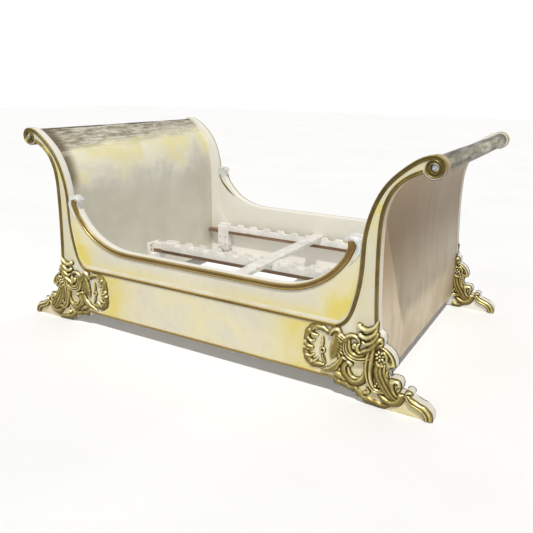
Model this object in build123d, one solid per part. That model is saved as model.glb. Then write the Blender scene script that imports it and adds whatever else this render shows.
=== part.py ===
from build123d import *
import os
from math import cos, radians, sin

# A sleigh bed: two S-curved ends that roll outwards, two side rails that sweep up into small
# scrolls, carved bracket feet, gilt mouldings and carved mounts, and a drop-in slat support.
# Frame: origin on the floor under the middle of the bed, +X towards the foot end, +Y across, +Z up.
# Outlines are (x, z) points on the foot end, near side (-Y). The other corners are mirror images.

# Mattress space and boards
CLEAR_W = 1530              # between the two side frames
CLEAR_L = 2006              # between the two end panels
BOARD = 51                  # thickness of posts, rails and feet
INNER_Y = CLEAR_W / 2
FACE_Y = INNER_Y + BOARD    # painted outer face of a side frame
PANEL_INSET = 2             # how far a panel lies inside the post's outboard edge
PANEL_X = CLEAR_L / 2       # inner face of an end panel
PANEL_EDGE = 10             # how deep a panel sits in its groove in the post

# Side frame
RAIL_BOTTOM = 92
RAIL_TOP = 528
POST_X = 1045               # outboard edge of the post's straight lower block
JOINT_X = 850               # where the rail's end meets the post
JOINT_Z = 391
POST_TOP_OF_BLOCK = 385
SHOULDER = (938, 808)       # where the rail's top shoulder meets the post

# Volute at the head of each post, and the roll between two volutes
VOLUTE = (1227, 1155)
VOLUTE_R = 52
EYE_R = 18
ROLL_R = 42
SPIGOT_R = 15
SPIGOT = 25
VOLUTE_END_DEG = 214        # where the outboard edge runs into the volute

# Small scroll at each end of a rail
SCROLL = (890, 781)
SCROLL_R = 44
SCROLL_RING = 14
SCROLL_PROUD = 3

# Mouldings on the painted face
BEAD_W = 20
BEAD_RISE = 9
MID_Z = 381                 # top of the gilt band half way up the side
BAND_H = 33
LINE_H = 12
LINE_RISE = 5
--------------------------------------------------
(EXERCISE OBJECTIVE)
Copy out all lines where the word "that" appears.

(FINISHED EXERCISE)
Model this object in build123d, one solid per part. That model is saved as model.glb. Then write the Blender scene script that imports it and adds whatever else this render shows.
# A sleigh bed: two S-curved ends that roll outwards, two side rails that sweep up into small